Conversely, an analogue of **Proposition 5.7** holds as well.

Proposition 6.11.If \(G \cong H_1 \rtimes_\varphi H_2\), then \(G\) has a normal subgroup \(N\) and a subgroup \(K\) such that \(N \cong H_1\), \(K \cong K_1\), and \(N\) and \(K\) are permutable complements in \(G\).

**Proof.** Let \(N = H_1 \times \{1_{H_2}\}\) and \(K =
\{1_{H_1}\} \times H_2\), so that \(N\) and \(K\) are
permutable complements in \(G\). To show that \(N \triangleleft
G\), we fix \((n,1) \in N\) and \((n’,k’) \in G\). We first
compute \((n’,k’)^{-1}\). To this end, we let \((a,b) =
(n’,k’)^{-1}\) and observe that

\[1_G = (n’,k’)(a,b) = (n’ \varphi_{k’}(a) , k’ b).\]

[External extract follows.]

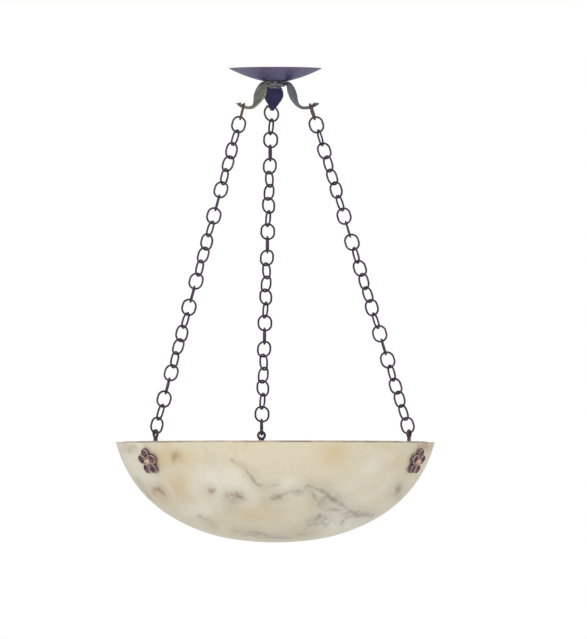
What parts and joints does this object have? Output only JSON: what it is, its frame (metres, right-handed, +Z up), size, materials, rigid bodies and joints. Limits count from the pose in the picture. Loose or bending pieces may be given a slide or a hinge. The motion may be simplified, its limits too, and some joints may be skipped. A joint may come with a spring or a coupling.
{
  "type": "bowl pendant light",
  "caption": "Round veined alabaster bowl hung from a small forged crown and ceiling canopy by chains of oval links, with flower rosettes over its hook bolts.",
  "frame": {"origin": "centre of the canopy's rim in the ceiling plane, which is also the centre of the ceiling screw pattern", "axes": "+Z up into the ceiling, the lamp hangs below; +Y towards the back chain, +X to the right as seen from the front"},
  "size_m": [0.4566, 0.4613, 0.6793],
  "materials": {
    "alabaster": "polished, cream with brown veins",
    "canopy_metal": "dark violet-grey patina",
    "forged_iron": "dark hammered bronze-brown",
    "cast_bronze": "dark cast bronze",
    "zinc_steel": "zinc plated",
    "red_fibre": "vulcanised fibre",
    "porcelain": "glazed",
    "opal_glass": "opal",
    "black_plastic": "matt"
  },
  "bodies": {
    "crown": {"ceiling_canopy": "canopy_metal", "mounting_crossbar": "zinc_steel", "stem_tube": "zinc_steel", "crossbar_lock_nut": "zinc_steel", "canopy_washer": "zinc_steel", "canopy_nut": "zinc_steel", "spacer_collar": "forged_iron", "crown_hub": "forged_iron", "crown_arm_left": "forged_iron", "crown_arm_right": "forged_iron", "crown_arm_back": "forged_iron", "arm_rivets": "forged_iron", "hub_nut": "forged_iron"},
    "ring_left": {"top_ring_left": "forged_iron"},
    "ring_right": {"top_ring_right": "forged_iron"},
    "ring_back": {"top_ring_back": "forged_iron"},
    "links_left": {"chain_left": "forged_iron"},
    "links_right": {"chain_right": "forged_iron"},
    "links_back": {"chain_back": "forged_iron"},
    "last_link_back": {"end_link_back": "forged_iron"},
    "bowl": {"alabaster_bowl": "alabaster", "wall_hook_left": "forged_iron", "wall_hook_right": "forged_iron", "wall_hook_back": "forged_iron", "rosette_left": "cast_bronze", "rosette_right": "cast_bronze", "rosette_back": "cast_bronze", "wall_bolts": "cast_bronze", "wall_nuts": "zinc_steel", "fibre_washers": "red_fibre", "lamp_spider": "zinc_steel", "lamp_cluster": "cast_bronze", "gland_nut": "zinc_steel", "cord_gland": "black_plastic", "lampholder_left": "porcelain", "lampholder_right": "porcelain", "lampholder_front": "porcelain", "bulb_left": "opal_glass", "bulb_right": "opal_glass", "bulb_front": "opal_glass"}
  },
  "joints": [
    {"name": "leg_swing_back", "type": "hinge", "parent": "crown", "child": "ring_back", "pos_m": [0, 0.056, -0.056], "axis": [1, 0, 0], "range_deg": [-4, 4]},
    {"name": "leg_swing_left", "type": "hinge", "parent": "crown", "child": "ring_left", "pos_m": [-0.0485, -0.028, -0.056], "axis": [1, 0, 0], "range_deg": [-4, 4]},
    {"name": "leg_swing_right", "type": "hinge", "parent": "crown", "child": "ring_right", "pos_m": [0.0485, -0.028, -0.056], "axis": [1, 0, 0], "range_deg": [-4, 4]},
    {"name": "chain_sway_back", "type": "hinge", "parent": "ring_back", "child": "links_back", "pos_m": [0, 0.06191, -0.07385], "axis": [0, 1, 0], "range_deg": [-4, 4]},
    {"name": "chain_sway_left", "type": "hinge", "parent": "ring_left", "child": "links_left", "pos_m": [-0.05362, -0.03095, -0.07385], "axis": [0, 1, 0], "range_deg": [-4, 4]},
    {"name": "chain_sway_right", "type": "hinge", "parent": "ring_right", "child": "links_right", "pos_m": [0.05362, -0.03095, -0.07385], "axis": [0, 1, 0], "range_deg": [-4, 4]},
    {"name": "bowl_sway", "type": "hinge", "parent": "links_back", "child": "last_link_back", "pos_m": [0, 0.21073, -0.52338], "axis": [0, 1, 0], "range_deg": [-2, 2]},
    {"name": "bowl_swing", "type": "hinge", "parent": "last_link_back", "child": "bowl", "pos_m": [0, 0.21073, -0.52338], "axis": [1, 0, 0], "range_deg": [-2, 2]}
  ],
  "couplings": [
    {"joint": "leg_swing_left", "follows": "leg_swing_back", "ratio": 1},
    {"joint": "leg_swing_right", "follows": "leg_swing_back", "ratio": 1},
    {"joint": "bowl_swing", "follows": "leg_swing_back", "ratio": -0.26575},
    {"joint": "chain_sway_left", "follows": "chain_sway_back", "ratio": 1},
    {"joint": "chain_sway_right", "follows": "chain_sway_back", "ratio": 1},
    {"joint": "bowl_sway", "follows": "chain_sway_back", "ratio": -0.29379}
  ]
}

Therefore, \(b = (k’)^{-1}\). On the other hand,

\[1_G = (a,b)(n’,k’) = (a \varphi_{b}(n’), b k’),\]

so that \(a = \varphi_b((n’)^{-1}) = \varphi_{(k’)^{-1}}((n’)^{-1})\). Therefore

\[(n’,k’)^{-1} = \left(\varphi(\varphi_{(k’)^{-1}}((n’)^{-1})), (k’)^{-1} \right) = (n^{-1},k^{-1}).\]

We now observe that

\[\begin{align*} (n’,k’)(n,1)(n’,k’)^{-1} &= \left( n’\varphi_{k’}(n),k’ \right) \left( (n’)^{-1}, (k’)^{-1} \right) \\ &= \left( n’\varphi_{k’}(n) \varphi_{k’}( (n’)^{-1}), k’ (k’)^{-1} \right) \\ &= \left( n’ \varphi_{k’}( n(n’)^{-1}) , 1 \right) \in N. \end{align*}\]

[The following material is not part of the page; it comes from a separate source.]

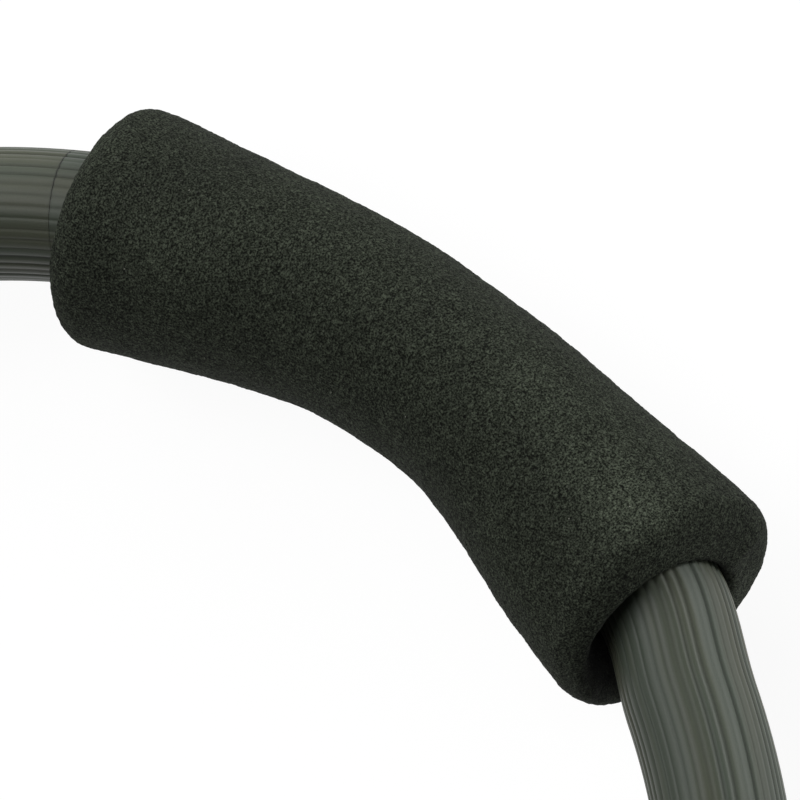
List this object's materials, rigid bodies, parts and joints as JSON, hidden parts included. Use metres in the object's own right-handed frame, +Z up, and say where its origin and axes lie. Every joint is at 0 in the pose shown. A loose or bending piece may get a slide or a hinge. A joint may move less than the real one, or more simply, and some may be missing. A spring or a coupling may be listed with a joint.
{
  "type": "exercise ring",
  "caption": "Springy hoop of ribbed rubber hose round a glass-fibre core, with a foam grip on each side, squeezed between the hands or knees.",
  "frame": {"origin": "on the floor under the centre of the ring, which lies flat on its grips' ends", "axes": "+Z up along the ring's axis, +X through the middle of grip a, so that the grips are squeezed along X"},
  "size_m": [0.3728, 0.364, 0.0602],
  "materials": {
    "hose_rubber": "matte",
    "clear_plastic": "satin",
    "glass_fibre": "satin",
    "clip_plastic": "satin",
    "plate_steel": "satin",
    "rivet_steel": "satin",
    "grip_foam": "matte"
  },
  "bodies": {
    "hoop": {"ribbed_hose": "hose_rubber", "hose_joint_sleeve": "clear_plastic", "core_strip_inner": "glass_fibre", "core_strip_outer": "glass_fibre", "core_spacers": "clip_plastic"},
    "grip_a": {"foam_grip_a": "grip_foam", "splice_plate_inner_a": "plate_steel", "splice_plate_outer_a": "plate_steel", "splice_rivets_a": "rivet_steel"},
    "grip_b": {"foam_grip_b": "grip_foam", "splice_plate_inner_b": "plate_steel", "splice_plate_outer_b": "plate_steel", "splice_rivets_b": "rivet_steel"}
  },
  "joints": [
    {"name": "squeeze_a", "type": "slide", "parent": "hoop", "child": "grip_a", "axis": [-1, 0, 0], "range_m": [0, 0.03], "stiffness_N_per_m": 3000, "deforming": ["ribbed_hose", "hose_joint_sleeve", "core_strip_inner", "core_strip_outer", "core_spacers"]},
    {"name": "squeeze_b", "type": "slide", "parent": "hoop", "child": "grip_b", "axis": [1, 0, 0], "range_m": [0, 0.03], "stiffness_N_per_m": 3000}
  ],
  "couplings": [
    {"joint": "squeeze_b", "follows": "squeeze_a", "ratio": 1}
  ]
}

It follows that \(N \triangleleft G\), as was to be shown. \(\square\)

Therefore, the knowledge of automorphism groups is paramount in
determining whether a group can be realized as a semidirect product.
Here is a simple example; see Section 7.2 of Rotman, *An Introduction
to the Theory of
Groups* for
a more comprehensive survey.

**Example 6.12.** Let \(G\) and \(H\) be finite groups, and let
\(\varphi:G \to \operatorname{Aut}(H)\) be a group homomorphism.
Lagrange’s theorem, in conjunction with the first isomorphism theorem,
implies that \(|G| = |\ker \varphi| |\operatorname{im} \varphi|\),
and so \(|\operatorname{im} \varphi|\) divides \(|G|\). Moreover,
Lagrange’s theorem implies that \(|\operatorname{im} \varphi|\)
divides \(|\operatorname{Aut}(H)\). Therefore, if \(|G|\) and
\(|\operatorname{Aut}(H)\) are relatively prime, then \(\varphi\)
must be the trivial homomorphism, and so \(G \rtimes_\varphi H\)
must be the direct product \(G \times H\).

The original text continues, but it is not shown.